▸ **TASK TO COMPLETE**:
Exactly repeat the lines starting at the one that holds "Keep writing the" and ending at the one that holds "low)], x_low, x_high)". Both end lines count; leave out everything else.

[3D code data]
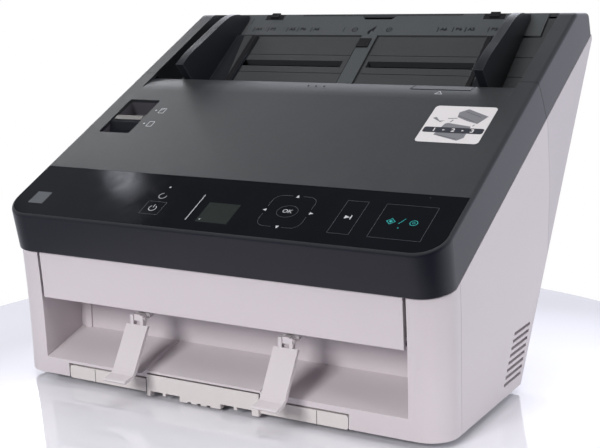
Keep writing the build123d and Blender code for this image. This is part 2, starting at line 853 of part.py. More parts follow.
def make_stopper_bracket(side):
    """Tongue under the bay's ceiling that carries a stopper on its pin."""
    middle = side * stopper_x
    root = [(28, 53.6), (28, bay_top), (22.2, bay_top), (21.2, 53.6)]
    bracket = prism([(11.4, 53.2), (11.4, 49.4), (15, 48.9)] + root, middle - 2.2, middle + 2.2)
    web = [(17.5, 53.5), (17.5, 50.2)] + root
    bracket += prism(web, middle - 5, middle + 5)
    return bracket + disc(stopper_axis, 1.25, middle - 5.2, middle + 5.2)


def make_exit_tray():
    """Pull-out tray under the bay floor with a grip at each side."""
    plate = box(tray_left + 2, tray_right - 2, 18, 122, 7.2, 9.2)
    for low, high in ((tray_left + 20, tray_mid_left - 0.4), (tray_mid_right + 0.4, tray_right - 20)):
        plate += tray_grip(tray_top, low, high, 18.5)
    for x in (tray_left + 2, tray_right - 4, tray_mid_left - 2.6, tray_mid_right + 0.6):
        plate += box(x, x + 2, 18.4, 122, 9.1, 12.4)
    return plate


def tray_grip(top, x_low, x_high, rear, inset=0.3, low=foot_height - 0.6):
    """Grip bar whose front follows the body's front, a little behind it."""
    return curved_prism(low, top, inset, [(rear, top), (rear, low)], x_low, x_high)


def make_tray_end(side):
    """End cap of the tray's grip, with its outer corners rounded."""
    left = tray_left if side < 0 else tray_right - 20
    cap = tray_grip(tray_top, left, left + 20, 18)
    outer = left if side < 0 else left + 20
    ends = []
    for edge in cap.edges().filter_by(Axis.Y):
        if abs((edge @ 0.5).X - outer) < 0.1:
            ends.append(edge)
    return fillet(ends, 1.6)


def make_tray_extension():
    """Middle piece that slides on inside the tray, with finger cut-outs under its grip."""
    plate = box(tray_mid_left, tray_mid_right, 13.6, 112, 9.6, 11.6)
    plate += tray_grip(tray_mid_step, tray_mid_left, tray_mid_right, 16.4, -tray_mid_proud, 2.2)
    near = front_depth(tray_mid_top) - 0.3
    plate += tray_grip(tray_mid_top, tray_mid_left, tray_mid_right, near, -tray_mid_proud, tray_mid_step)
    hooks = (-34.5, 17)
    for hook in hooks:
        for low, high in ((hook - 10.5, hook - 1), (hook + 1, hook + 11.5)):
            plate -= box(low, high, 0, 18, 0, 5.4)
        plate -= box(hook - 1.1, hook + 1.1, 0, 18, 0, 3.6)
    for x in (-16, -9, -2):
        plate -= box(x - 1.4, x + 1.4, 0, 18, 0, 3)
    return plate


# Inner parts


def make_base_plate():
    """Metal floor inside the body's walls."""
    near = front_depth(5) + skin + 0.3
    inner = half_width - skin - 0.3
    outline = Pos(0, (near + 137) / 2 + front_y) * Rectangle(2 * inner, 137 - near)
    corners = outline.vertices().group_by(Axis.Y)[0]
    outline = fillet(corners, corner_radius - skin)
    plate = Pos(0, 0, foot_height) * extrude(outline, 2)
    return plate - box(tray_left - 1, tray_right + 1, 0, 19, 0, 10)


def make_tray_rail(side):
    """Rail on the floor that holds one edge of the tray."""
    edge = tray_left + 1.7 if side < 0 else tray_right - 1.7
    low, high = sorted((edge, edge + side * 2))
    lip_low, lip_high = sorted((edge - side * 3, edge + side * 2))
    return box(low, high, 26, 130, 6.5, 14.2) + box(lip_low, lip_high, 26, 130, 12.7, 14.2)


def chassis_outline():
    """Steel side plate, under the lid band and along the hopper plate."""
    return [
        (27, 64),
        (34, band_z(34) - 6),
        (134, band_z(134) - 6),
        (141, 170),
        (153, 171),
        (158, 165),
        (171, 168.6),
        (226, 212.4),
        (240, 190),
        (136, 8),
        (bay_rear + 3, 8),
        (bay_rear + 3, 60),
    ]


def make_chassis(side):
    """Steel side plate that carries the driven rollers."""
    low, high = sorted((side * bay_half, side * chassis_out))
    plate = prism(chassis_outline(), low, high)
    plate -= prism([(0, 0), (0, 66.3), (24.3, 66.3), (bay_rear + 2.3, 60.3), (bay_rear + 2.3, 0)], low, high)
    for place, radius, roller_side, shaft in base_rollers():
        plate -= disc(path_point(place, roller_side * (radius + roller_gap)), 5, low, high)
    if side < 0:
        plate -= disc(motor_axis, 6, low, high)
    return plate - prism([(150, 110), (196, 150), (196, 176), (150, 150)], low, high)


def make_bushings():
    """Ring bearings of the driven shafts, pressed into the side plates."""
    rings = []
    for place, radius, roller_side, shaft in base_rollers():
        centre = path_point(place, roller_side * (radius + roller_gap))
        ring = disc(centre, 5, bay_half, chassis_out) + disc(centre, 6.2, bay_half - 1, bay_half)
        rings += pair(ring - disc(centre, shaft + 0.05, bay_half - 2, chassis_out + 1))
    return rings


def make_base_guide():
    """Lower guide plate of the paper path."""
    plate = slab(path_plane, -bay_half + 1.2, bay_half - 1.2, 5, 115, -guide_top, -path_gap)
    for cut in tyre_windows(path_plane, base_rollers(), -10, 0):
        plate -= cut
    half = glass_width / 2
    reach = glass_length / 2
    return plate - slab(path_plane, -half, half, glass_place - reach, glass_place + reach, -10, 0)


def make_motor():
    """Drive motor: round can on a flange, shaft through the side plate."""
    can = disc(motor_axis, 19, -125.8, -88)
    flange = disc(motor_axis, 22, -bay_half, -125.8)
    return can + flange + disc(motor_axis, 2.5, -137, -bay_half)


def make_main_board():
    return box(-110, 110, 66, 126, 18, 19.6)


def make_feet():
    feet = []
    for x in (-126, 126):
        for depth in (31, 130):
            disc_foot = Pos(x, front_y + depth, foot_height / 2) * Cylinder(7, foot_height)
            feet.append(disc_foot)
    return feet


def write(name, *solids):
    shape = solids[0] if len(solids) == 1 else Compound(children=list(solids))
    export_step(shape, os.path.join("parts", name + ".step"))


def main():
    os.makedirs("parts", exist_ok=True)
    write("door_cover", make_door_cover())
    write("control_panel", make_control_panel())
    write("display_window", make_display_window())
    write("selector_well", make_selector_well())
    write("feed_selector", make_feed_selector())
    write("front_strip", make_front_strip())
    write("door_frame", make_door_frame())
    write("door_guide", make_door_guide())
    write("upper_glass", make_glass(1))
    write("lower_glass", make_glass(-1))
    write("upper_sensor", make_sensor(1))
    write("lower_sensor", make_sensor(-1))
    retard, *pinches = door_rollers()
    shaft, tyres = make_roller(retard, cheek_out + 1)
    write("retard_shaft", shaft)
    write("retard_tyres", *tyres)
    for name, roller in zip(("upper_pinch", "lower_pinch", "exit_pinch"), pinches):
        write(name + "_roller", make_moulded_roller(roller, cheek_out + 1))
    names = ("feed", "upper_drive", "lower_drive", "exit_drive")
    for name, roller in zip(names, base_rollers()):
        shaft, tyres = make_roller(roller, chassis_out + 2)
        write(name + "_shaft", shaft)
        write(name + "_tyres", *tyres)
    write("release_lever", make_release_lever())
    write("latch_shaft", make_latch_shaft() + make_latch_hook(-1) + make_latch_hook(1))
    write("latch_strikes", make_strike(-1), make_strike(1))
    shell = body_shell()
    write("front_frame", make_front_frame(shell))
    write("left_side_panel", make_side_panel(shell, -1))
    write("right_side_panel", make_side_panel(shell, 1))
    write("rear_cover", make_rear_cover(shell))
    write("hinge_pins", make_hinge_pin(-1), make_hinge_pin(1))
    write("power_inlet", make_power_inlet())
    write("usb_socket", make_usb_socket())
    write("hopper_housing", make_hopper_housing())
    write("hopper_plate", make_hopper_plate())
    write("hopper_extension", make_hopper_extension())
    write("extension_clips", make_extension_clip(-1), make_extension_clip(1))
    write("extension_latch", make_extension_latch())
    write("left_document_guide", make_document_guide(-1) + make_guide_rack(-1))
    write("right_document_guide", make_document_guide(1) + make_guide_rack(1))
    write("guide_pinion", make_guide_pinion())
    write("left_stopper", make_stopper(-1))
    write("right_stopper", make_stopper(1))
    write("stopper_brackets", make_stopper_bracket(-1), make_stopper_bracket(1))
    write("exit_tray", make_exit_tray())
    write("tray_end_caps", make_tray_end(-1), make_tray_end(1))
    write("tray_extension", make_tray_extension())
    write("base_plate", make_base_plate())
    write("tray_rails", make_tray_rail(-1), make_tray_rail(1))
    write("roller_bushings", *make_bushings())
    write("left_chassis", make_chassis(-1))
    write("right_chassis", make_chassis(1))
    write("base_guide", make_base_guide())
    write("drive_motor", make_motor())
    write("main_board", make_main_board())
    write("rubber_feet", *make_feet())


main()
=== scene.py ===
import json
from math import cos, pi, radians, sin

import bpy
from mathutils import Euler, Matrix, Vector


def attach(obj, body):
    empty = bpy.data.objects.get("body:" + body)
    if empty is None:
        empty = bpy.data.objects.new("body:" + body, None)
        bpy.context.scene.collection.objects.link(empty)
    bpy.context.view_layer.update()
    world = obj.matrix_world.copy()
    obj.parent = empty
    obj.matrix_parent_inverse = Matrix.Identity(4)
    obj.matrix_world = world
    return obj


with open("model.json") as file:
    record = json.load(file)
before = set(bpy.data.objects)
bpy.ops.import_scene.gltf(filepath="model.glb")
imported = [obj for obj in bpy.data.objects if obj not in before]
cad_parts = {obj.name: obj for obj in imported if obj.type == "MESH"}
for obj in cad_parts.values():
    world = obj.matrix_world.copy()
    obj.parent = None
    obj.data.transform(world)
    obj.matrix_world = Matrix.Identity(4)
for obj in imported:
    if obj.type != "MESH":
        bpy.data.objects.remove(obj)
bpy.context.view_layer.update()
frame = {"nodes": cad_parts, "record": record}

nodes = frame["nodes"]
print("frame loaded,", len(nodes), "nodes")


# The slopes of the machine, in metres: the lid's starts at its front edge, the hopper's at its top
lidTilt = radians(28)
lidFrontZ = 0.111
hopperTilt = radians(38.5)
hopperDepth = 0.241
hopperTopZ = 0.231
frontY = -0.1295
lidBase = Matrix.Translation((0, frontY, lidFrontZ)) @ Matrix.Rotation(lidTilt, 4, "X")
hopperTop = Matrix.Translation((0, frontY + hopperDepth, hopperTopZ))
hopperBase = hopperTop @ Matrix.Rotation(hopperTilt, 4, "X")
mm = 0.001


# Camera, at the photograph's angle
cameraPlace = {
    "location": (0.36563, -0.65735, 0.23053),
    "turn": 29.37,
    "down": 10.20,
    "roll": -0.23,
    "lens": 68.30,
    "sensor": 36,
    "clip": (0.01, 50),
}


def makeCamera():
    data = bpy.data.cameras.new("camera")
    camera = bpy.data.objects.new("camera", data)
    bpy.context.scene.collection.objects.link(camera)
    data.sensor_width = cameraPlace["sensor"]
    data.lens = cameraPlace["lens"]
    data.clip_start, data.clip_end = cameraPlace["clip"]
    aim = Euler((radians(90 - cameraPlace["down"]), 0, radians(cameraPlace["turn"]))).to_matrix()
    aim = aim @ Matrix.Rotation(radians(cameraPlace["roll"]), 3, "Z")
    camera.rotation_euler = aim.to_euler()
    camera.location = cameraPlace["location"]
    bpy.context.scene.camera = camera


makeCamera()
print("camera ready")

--

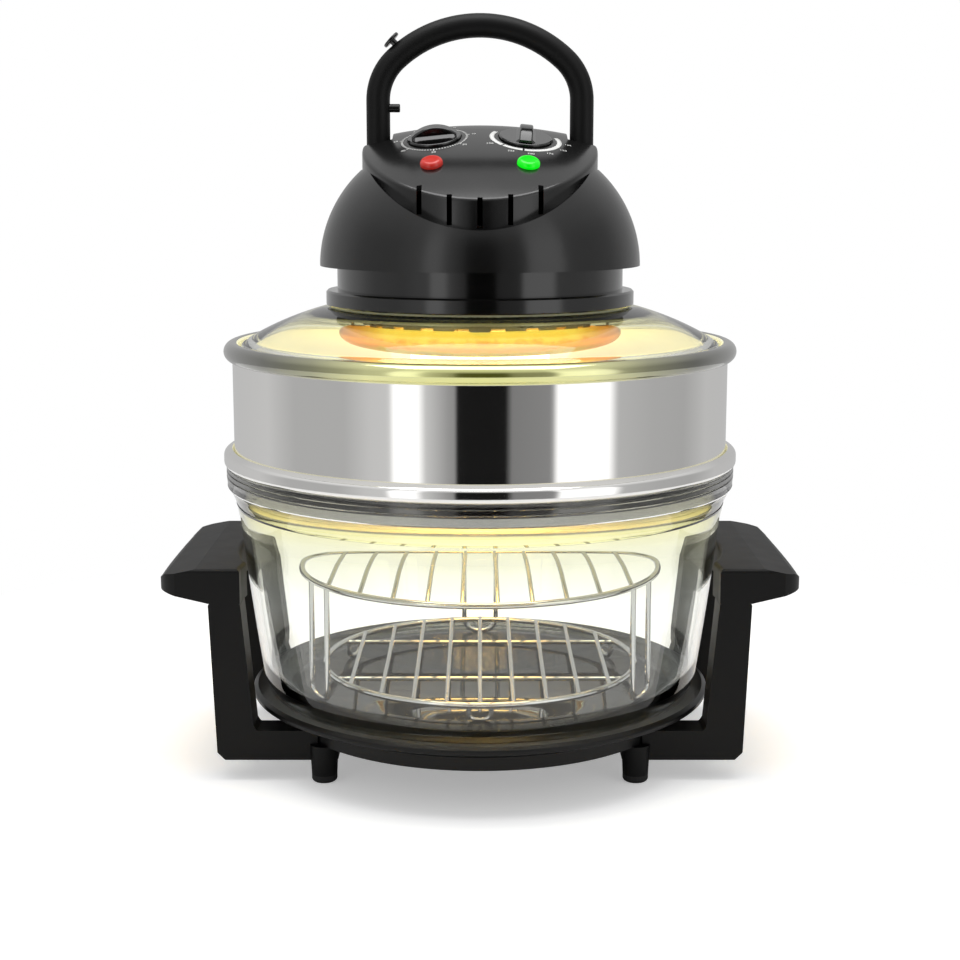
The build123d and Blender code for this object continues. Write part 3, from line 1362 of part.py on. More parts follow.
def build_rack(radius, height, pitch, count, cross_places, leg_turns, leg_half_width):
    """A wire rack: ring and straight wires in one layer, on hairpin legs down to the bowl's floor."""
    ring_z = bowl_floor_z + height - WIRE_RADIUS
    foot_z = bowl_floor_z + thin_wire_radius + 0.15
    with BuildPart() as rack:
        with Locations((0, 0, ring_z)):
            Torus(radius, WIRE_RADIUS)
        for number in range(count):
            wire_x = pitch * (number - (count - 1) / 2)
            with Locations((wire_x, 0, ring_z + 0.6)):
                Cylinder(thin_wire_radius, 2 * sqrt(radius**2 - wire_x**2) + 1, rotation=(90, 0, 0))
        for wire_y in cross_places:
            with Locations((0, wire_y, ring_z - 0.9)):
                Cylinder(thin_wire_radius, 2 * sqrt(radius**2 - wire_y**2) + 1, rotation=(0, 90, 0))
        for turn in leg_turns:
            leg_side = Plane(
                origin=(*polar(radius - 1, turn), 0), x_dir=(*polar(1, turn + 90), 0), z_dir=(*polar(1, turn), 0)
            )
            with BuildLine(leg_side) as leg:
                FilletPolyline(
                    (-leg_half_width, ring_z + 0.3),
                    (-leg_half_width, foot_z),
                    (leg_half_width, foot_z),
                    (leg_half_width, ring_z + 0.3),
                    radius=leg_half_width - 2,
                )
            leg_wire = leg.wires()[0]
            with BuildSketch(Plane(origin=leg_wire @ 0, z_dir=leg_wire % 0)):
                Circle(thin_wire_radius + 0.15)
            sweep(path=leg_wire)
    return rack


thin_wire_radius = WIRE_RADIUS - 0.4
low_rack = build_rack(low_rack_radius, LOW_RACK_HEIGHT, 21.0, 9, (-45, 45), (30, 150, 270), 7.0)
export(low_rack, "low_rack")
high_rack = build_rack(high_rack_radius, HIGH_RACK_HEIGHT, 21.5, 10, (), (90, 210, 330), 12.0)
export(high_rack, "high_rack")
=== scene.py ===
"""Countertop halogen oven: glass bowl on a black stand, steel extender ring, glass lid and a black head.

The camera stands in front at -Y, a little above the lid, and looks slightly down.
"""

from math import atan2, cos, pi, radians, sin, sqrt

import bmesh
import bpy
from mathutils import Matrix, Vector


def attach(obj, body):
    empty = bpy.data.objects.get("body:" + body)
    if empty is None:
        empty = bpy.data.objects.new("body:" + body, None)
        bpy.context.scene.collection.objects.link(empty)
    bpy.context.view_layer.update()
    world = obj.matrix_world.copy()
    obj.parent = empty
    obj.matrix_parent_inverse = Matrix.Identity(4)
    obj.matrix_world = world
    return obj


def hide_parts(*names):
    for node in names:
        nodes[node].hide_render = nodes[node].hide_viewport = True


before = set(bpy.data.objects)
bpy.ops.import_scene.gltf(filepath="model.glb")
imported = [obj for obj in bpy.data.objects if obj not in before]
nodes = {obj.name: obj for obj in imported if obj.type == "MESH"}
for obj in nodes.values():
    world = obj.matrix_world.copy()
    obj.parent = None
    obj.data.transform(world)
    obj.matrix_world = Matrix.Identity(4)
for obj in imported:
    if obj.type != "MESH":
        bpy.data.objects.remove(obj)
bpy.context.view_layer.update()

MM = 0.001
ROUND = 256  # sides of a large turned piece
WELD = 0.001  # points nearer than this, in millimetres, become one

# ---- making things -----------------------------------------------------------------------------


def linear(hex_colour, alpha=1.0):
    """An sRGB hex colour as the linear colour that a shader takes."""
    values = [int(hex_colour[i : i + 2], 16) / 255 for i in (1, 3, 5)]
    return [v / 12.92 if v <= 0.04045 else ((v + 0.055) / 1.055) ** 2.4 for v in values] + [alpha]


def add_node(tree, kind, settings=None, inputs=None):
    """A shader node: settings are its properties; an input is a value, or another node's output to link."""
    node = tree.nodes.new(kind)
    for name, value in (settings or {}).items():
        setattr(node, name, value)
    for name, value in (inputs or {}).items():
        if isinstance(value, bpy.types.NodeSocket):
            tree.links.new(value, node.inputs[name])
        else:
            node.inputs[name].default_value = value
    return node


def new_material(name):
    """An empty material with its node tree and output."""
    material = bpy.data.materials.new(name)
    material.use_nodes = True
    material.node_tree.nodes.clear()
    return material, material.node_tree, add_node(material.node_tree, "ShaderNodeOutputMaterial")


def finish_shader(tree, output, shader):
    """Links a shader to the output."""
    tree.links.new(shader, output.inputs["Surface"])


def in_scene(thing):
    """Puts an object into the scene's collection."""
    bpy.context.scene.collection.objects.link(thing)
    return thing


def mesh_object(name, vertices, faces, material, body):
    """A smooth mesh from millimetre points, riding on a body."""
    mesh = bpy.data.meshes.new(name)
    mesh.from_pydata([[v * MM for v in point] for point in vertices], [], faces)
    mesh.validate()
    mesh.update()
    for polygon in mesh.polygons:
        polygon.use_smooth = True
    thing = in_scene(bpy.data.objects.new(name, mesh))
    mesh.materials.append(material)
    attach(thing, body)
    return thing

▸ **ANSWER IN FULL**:
Keep writing the build123d and Blender code for this image. This is part 2, starting at line 853 of part.py. More parts follow.
def make_stopper_bracket(side):
    """Tongue under the bay's ceiling that carries a stopper on its pin."""
    middle = side * stopper_x
    root = [(28, 53.6), (28, bay_top), (22.2, bay_top), (21.2, 53.6)]
    bracket = prism([(11.4, 53.2), (11.4, 49.4), (15, 48.9)] + root, middle - 2.2, middle + 2.2)
    web = [(17.5, 53.5), (17.5, 50.2)] + root
    bracket += prism(web, middle - 5, middle + 5)
    return bracket + disc(stopper_axis, 1.25, middle - 5.2, middle + 5.2)


def make_exit_tray():
    """Pull-out tray under the bay floor with a grip at each side."""
    plate = box(tray_left + 2, tray_right - 2, 18, 122, 7.2, 9.2)
    for low, high in ((tray_left + 20, tray_mid_left - 0.4), (tray_mid_right + 0.4, tray_right - 20)):
        plate += tray_grip(tray_top, low, high, 18.5)
    for x in (tray_left + 2, tray_right - 4, tray_mid_left - 2.6, tray_mid_right + 0.6):
        plate += box(x, x + 2, 18.4, 122, 9.1, 12.4)
    return plate


def tray_grip(top, x_low, x_high, rear, inset=0.3, low=foot_height - 0.6):
    """Grip bar whose front follows the body's front, a little behind it."""
    return curved_prism(low, top, inset, [(rear, top), (rear, low)], x_low, x_high)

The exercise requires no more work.